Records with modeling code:
:::

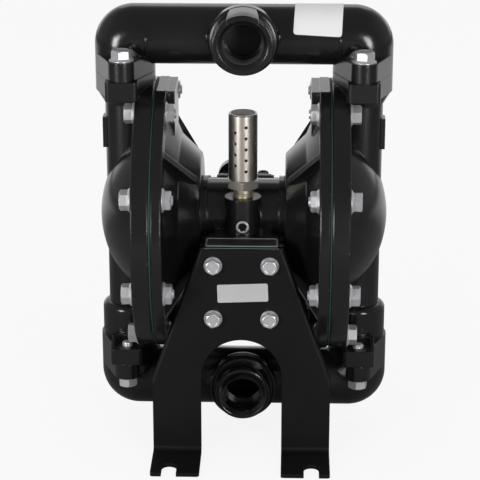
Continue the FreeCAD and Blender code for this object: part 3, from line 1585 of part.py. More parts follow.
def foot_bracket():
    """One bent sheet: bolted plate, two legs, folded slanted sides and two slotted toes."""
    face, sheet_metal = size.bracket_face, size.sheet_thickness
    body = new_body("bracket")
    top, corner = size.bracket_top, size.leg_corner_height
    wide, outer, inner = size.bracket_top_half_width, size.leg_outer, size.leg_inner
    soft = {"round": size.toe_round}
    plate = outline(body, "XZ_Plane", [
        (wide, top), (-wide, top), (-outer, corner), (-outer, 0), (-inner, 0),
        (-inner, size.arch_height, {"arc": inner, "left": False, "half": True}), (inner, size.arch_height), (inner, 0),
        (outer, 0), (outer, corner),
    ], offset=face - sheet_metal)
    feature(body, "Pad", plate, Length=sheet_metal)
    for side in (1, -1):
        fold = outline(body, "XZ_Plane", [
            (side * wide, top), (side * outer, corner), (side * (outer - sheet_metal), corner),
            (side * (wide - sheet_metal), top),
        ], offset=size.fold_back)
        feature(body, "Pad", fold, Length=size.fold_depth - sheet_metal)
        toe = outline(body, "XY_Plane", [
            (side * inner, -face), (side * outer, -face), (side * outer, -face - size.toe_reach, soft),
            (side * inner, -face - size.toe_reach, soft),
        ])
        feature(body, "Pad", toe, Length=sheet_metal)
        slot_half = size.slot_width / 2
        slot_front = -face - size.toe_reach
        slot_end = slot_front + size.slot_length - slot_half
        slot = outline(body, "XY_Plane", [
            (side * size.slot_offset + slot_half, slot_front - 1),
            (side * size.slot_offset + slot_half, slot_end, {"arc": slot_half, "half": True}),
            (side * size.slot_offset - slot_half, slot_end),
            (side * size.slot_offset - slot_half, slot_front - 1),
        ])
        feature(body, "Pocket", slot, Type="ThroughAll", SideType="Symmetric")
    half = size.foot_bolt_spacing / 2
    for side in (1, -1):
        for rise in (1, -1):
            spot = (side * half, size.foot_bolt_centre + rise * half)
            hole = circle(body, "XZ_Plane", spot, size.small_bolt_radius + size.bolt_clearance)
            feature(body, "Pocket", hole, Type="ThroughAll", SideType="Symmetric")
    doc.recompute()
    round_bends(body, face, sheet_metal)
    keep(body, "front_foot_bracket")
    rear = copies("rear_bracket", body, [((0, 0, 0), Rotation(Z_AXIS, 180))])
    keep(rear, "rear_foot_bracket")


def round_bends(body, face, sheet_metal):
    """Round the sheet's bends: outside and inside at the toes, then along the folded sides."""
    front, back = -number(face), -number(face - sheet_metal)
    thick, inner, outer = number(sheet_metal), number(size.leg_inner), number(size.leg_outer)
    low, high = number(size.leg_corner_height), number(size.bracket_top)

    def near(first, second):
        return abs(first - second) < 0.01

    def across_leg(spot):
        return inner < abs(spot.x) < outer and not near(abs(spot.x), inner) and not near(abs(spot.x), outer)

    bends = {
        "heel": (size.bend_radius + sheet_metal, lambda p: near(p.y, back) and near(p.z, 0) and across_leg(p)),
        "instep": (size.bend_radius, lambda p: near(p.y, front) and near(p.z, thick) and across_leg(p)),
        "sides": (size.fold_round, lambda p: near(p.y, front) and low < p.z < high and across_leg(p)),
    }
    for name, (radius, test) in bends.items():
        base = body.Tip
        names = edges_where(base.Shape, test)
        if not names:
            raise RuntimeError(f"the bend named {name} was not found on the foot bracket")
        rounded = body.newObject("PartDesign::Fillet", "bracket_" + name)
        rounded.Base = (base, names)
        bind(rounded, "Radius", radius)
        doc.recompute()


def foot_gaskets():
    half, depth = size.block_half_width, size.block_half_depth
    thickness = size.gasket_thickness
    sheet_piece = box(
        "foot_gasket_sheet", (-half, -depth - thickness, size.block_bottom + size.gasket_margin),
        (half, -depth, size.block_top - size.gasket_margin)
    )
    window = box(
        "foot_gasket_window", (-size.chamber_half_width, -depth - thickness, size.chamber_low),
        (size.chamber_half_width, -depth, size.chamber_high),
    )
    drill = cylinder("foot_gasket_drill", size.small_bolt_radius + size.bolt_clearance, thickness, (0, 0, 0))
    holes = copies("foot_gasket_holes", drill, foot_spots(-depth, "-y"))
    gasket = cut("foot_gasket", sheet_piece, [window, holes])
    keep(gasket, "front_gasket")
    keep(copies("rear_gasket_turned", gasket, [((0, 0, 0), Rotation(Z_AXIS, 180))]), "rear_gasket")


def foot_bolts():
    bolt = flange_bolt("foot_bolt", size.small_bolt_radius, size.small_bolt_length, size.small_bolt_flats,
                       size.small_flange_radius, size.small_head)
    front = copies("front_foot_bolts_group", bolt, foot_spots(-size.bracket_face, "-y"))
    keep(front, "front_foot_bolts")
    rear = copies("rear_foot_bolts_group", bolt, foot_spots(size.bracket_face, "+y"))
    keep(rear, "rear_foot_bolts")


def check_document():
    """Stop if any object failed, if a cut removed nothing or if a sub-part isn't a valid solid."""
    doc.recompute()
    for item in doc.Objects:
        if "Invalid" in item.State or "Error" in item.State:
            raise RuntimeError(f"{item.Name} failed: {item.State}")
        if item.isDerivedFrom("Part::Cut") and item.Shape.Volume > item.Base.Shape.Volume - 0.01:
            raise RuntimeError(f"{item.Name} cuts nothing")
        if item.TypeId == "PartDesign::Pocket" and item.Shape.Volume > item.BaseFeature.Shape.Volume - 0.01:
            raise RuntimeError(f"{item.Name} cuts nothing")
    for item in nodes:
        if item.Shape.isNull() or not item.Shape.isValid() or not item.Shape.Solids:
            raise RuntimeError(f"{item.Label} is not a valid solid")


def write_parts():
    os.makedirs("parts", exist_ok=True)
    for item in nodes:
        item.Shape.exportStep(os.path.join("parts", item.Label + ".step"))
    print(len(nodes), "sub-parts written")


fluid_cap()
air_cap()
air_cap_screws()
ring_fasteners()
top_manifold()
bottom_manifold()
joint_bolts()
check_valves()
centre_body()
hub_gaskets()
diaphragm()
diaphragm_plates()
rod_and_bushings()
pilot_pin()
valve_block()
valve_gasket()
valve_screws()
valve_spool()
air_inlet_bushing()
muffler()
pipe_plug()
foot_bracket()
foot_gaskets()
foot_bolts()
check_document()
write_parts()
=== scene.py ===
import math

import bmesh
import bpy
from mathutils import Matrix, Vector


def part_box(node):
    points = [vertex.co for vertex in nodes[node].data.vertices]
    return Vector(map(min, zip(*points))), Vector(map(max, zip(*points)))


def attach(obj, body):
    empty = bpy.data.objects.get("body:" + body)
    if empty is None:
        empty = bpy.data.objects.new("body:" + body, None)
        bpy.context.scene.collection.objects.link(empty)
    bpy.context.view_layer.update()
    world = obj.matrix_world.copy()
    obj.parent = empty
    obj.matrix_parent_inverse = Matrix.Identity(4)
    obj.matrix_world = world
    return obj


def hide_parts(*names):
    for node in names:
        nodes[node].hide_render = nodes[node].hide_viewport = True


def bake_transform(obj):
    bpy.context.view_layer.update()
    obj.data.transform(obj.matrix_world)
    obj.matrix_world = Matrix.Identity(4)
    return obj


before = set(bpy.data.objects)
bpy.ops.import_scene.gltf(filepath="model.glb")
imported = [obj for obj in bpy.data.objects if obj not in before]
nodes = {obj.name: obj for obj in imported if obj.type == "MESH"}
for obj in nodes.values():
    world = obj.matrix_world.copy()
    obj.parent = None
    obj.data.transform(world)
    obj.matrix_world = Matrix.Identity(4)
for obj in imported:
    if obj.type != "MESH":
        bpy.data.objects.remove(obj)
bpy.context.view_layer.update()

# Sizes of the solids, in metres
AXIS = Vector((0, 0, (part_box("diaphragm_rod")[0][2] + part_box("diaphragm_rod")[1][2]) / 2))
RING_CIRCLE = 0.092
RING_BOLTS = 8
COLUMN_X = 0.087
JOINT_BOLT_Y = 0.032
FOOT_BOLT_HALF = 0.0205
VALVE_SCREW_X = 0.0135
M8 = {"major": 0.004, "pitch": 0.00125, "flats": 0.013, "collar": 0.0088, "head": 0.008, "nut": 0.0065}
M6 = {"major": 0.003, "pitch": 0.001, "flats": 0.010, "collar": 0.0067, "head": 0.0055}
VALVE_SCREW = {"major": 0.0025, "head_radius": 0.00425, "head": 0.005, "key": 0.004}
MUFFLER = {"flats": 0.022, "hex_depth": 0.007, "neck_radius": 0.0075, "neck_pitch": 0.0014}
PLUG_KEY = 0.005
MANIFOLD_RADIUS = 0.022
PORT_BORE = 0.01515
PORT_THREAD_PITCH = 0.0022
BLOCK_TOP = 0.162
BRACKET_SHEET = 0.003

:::

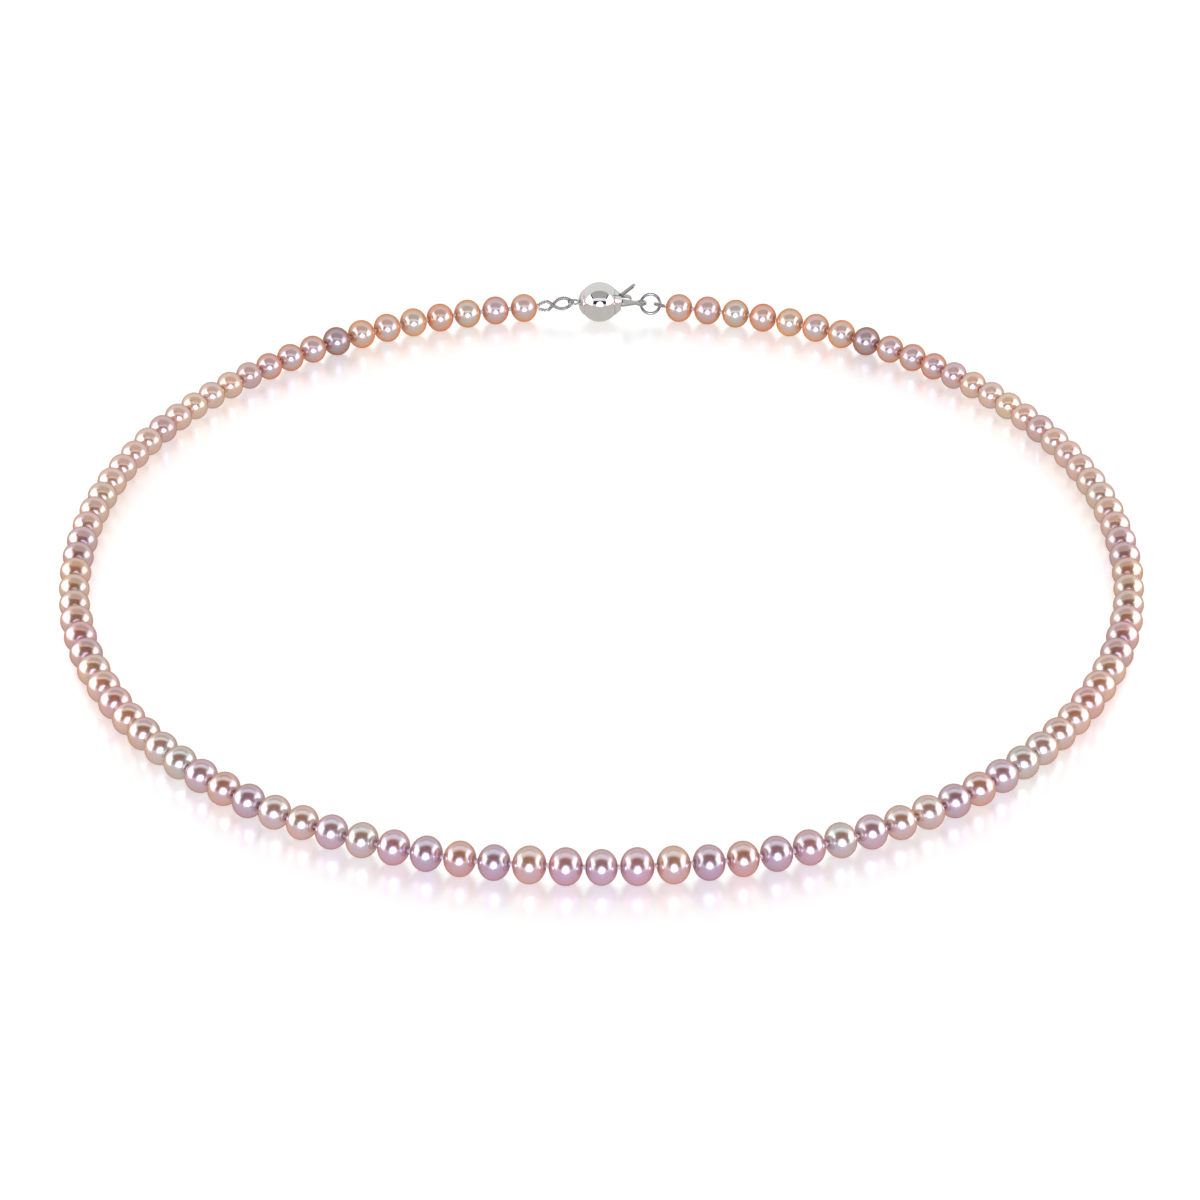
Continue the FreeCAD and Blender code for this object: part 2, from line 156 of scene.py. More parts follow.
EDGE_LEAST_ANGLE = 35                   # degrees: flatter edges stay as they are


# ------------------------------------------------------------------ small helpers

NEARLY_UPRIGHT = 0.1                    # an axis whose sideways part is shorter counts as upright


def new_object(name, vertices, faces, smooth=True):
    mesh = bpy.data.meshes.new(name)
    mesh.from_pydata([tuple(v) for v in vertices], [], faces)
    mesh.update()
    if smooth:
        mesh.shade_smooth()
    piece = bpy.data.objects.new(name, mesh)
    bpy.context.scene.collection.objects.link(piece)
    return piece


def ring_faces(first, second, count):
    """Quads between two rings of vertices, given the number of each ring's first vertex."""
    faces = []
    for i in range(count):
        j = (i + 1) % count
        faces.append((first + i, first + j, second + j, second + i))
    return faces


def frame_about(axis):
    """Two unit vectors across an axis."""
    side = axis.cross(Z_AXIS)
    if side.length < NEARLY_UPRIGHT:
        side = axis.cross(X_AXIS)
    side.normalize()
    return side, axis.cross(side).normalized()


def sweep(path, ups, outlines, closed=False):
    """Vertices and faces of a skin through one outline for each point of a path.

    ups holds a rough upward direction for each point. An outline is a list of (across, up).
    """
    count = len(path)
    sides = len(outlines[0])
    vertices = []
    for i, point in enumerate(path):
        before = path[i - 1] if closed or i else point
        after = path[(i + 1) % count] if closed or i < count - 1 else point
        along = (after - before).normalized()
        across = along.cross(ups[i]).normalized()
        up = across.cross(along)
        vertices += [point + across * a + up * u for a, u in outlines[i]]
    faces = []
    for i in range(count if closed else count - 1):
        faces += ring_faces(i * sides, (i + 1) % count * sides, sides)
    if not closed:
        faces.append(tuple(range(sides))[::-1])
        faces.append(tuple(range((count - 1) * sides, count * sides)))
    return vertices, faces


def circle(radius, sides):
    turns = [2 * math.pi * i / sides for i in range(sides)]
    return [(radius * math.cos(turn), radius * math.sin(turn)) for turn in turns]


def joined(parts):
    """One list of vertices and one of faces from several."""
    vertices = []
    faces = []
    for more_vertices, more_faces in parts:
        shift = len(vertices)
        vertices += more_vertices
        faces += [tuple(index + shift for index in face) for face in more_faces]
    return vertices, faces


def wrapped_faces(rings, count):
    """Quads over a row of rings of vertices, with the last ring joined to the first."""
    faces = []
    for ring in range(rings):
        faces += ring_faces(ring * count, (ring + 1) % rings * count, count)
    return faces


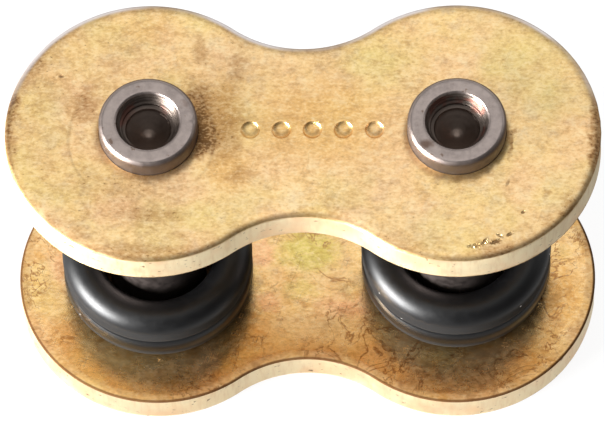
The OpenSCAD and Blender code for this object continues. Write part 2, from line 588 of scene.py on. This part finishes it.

:::

Do this ::
Of the lines above, extract only those from the line with "fluid_cap()" to the line with "bpy.data.objects.remove(obj)", both included, exactly as written.

Task solution ::
fluid_cap()
air_cap()
air_cap_screws()
ring_fasteners()
top_manifold()
bottom_manifold()
joint_bolts()
check_valves()
centre_body()
hub_gaskets()
diaphragm()
diaphragm_plates()
rod_and_bushings()
pilot_pin()
valve_block()
valve_gasket()
valve_screws()
valve_spool()
air_inlet_bushing()
muffler()
pipe_plug()
foot_bracket()
foot_gaskets()
foot_bolts()
check_document()
write_parts()
=== scene.py ===
import math

import bmesh
import bpy
from mathutils import Matrix, Vector


def part_box(node):
    points = [vertex.co for vertex in nodes[node].data.vertices]
    return Vector(map(min, zip(*points))), Vector(map(max, zip(*points)))


def attach(obj, body):
    empty = bpy.data.objects.get("body:" + body)
    if empty is None:
        empty = bpy.data.objects.new("body:" + body, None)
        bpy.context.scene.collection.objects.link(empty)
    bpy.context.view_layer.update()
    world = obj.matrix_world.copy()
    obj.parent = empty
    obj.matrix_parent_inverse = Matrix.Identity(4)
    obj.matrix_world = world
    return obj


def hide_parts(*names):
    for node in names:
        nodes[node].hide_render = nodes[node].hide_viewport = True


def bake_transform(obj):
    bpy.context.view_layer.update()
    obj.data.transform(obj.matrix_world)
    obj.matrix_world = Matrix.Identity(4)
    return obj


before = set(bpy.data.objects)
bpy.ops.import_scene.gltf(filepath="model.glb")
imported = [obj for obj in bpy.data.objects if obj not in before]
nodes = {obj.name: obj for obj in imported if obj.type == "MESH"}
for obj in nodes.values():
    world = obj.matrix_world.copy()
    obj.parent = None
    obj.data.transform(world)
    obj.matrix_world = Matrix.Identity(4)
for obj in imported:
    if obj.type != "MESH":
        bpy.data.objects.remove(obj)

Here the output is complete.